— start of THE DATA —

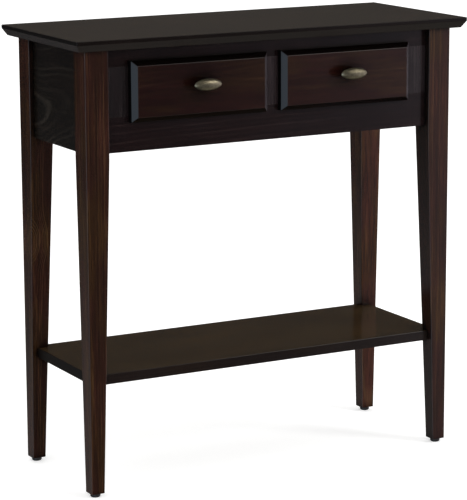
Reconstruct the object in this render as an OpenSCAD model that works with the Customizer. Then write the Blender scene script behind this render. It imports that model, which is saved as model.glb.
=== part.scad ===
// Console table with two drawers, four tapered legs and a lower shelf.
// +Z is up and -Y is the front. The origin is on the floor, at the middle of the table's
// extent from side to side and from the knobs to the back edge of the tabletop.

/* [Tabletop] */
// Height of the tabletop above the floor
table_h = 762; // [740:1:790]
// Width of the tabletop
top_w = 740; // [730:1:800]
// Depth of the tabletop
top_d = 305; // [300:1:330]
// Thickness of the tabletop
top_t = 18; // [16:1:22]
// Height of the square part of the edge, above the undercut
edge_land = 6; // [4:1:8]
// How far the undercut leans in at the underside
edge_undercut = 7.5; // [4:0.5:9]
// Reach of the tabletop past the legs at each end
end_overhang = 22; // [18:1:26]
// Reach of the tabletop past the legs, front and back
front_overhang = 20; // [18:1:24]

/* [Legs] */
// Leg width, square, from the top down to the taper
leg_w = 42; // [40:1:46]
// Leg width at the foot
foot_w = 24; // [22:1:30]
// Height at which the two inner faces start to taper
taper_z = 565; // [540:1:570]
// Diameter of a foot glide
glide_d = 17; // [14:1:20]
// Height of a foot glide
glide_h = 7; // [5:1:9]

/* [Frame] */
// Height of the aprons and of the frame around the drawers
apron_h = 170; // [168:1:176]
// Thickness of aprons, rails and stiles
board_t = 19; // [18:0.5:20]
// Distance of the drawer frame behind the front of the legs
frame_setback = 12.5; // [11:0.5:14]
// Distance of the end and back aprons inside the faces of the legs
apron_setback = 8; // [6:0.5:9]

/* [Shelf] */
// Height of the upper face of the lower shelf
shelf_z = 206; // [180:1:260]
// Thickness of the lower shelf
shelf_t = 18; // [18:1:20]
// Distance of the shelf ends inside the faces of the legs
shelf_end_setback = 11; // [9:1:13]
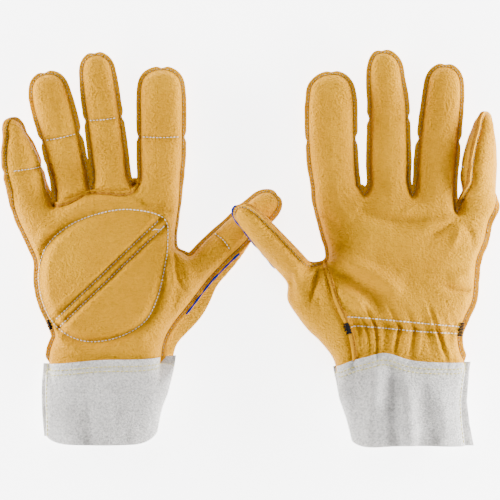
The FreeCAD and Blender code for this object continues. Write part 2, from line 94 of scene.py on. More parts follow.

— end of THE DATA —

- REQUIRED TASK -
What is needed is an exact copy of the lines from the start of the listing through the line where "of the tabletop." sits, please, both end lines included and nothing more.

- CORRECT RESULT -
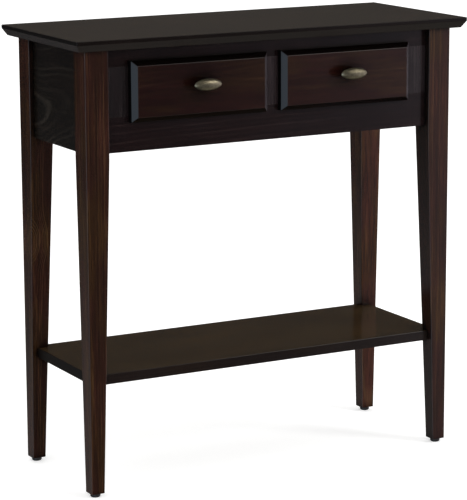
Reconstruct the object in this render as an OpenSCAD model that works with the Customizer. Then write the Blender scene script behind this render. It imports that model, which is saved as model.glb.
=== part.scad ===
// Console table with two drawers, four tapered legs and a lower shelf.
// +Z is up and -Y is the front. The origin is on the floor, at the middle of the table's
// extent from side to side and from the knobs to the back edge of the tabletop.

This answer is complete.